Under his leadership Fitzrovia News went from publishing eight pages for every quarterly edition to 16 pages with some editions carrying 20 or even 24 pages — not bad for a paper produced by volunteers and supported by advertising from local businesses. Many of the 5,000 copies printed were stuffed through people’s letterboxes by Mike himself — whether they wanted the free paper or not!
Mike’s gift was his unique eye for finding amusing anecdotes to write about the many characters who passed through the neighbourhood. He also wrote a regular column featuring local characters that he would meet in pubs and cafes.
He was a keen walker and combined this with his love of local history to undertake guided tours of the neighbourhood, visiting buildings and places of interest and recounting amusing anecdotes about the famous and infamous who had lived there.

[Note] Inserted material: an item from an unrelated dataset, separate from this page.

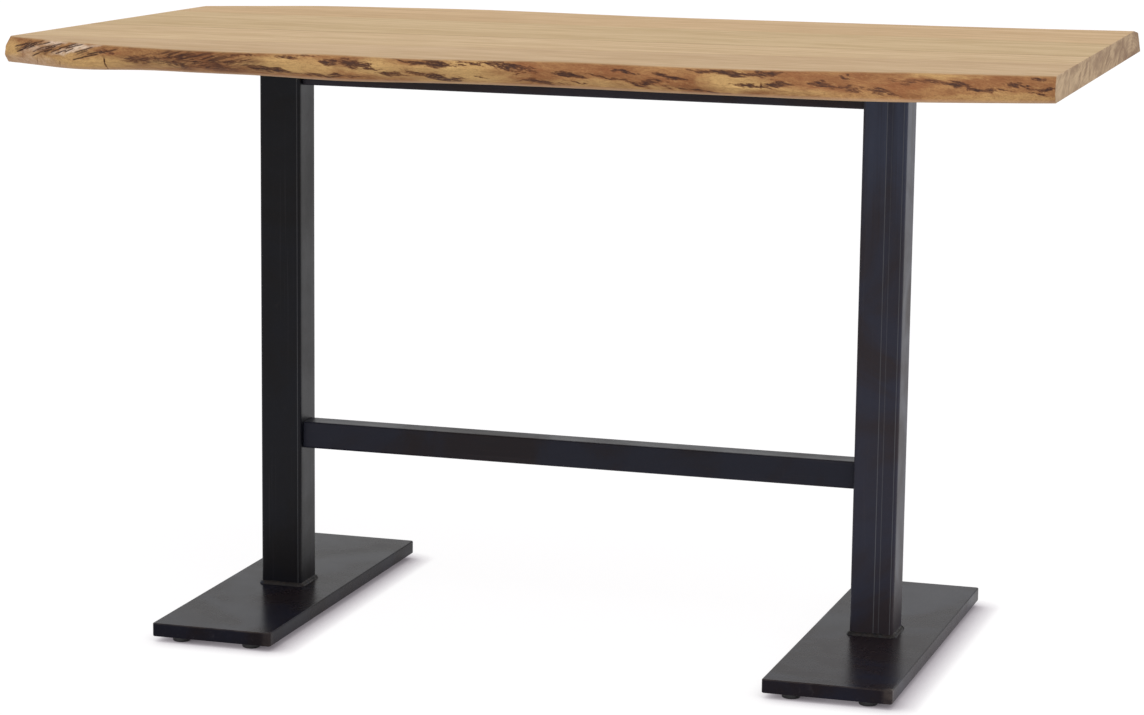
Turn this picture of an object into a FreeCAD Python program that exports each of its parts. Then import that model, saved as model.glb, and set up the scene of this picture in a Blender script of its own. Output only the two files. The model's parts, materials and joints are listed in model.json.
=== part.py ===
import FreeCAD, Part
import math
import os

import Sketcher
from FreeCAD import Rotation, Vector

# Bar table: a live-edge wood top on two square steel columns, each on a thick foot plate, with a
# footrest tube low between the columns and a rail under the top. Millimetres, +Z up. The origin is on
# the floor under the middle of the table's outline, and +X runs along the top to its sawn square end.

SIZES = [
    ("table_height", 1100, "floor to the face of the top"),
    ("slab_length", 1853, "top, from the nose at its left end to the square end"),
    ("slab_depth", 1067, "top, from its foremost to its rearmost point"),
    ("slab_thickness", 45, "top"),
    ("sawn_end_angle", 7.2, "left end, turned from square, in degrees"),
    ("left_overhang", 349, "from the nose to the left column's axis"),
    ("right_overhang", 364, "from the square end to the right column's axis"),
    ("base_setback", 39.5, "middle of the base along Y, from the middle of the top"),
    ("column_width", 80, "square tube, outside"),
    ("column_wall", 4, "square tube"),
    ("column_corner", 6, "outer corner radius"),
    ("tube_width", 50, "footrest and rail, square tube, outside"),
    ("tube_wall", 3, "footrest and rail"),
    ("tube_corner", 4.5, "outer corner radius"),
    ("footrest_height", 300, "floor to the footrest's underside"),
    ("rail_drop", 12, "from the mounting plates down to the upper rail"),
    ("foot_plate_length", 780, "along Y"),
    ("foot_plate_width", 230, "along X"),
    ("foot_plate_thickness", 25, "flat steel"),
    ("foot_plate_corner", 4, "corner radius in plan"),
    ("foot_plate_edge", 1.5, "chamfer on its upper arris"),
    ("mounting_plate_end", 30, "from the outer screws to the plate's end"),
    ("mounting_plate_edge", 20, "from the paired screws to the plate's long edge"),
    ("mounting_plate_thickness", 8, "flat bar"),
    ("weld_leg", 6, "bead at a column's foot and head"),
    ("weld_lip", 0.8, "bead's thickness where it runs out on the column"),
    ("screw_radius", 4, "wood screw's shank"),
    ("screw_length", 44, "under the head"),
    ("screw_point", 7, "tapered end"),
    ("screw_head_radius", 7.5, "hexagon, over its corners"),
    ("screw_head_height", 5.5, "hexagon head"),
    ("screw_flange_radius", 9, "flange under the head"),
    ("screw_flange_thickness", 1.8, "flange under the head"),
    ("screw_clearance", 0.1, "pilot hole over the shank"),
    ("pilot_spare", 1, "pilot hole past the point"),
    ("hole_radius", 4.5, "plate hole and half the width of a slot"),
    ("slot_travel", 12, "room for the wood to move across its grain"),
    ("inner_screw_spacing", 170, "along Y, between the two screws beside a column"),
    ("outer_screw_spacing", 540, "along Y, between the pairs at a plate's ends"),
    ("pair_spacing", 60, "along X, between the two screws of a pair"),
    ("glide_height", 10, "floor to the foot plate's underside"),
    ("glide_radius", 16.5, "pad"),
    ("glide_seat", 6, "stud's depth in the pad"),
    ("glide_side_inset", 47, "glide axis from the plate's long edge"),
    ("glide_end_inset", 27, "glide axis from the plate's end"),
    ("stud_radius", 4, "threaded stud"),
    ("stud_grip", 16, "stud in the plate, screwed home"),
    ("thread_clearance", 0.05, "tapped hole over the stud"),
    ("thread_spare", 2, "tapped hole past the stud"),
    ("overrun", 60, "blanks past their saw cuts"),
]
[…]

He also organised one of London’s biggest ever pub crawls. Over six days from Monday 28 March to Saturday 2 April 2011, Mike and friends visited every one of Fitzrovia’s 46 pubs. Starting at the Green Man on Euston Road, the oldest Pub in Fitzrovia, and finishing in The Tottenham (now the Flying Horse) the only remaining pub on Oxford Street. He even wrote a short history of all the pubs, complete with a map he drew by hand for a special feature published in the paper.
When I chatted with Chris Kaufman shortly after Mike’s death we were in naturally subdued spirits. But within minutes the mood gave way to laughter as an avalanche of hilarious anecdotes came tumbling into the conversation. As Chris reflected, it will be the case in years to come that whenever Mike is brought to mind, heartfelt unconstrained laughter will quickly follow. It’s a priceless legacy.
Mike had no immediate family but is outlived by his brother Guy, a one-time president of Norwich Union in Canada, who is now living in Canada again.
Michael John Pentelow born 26 May 1946, died 1 April 2020.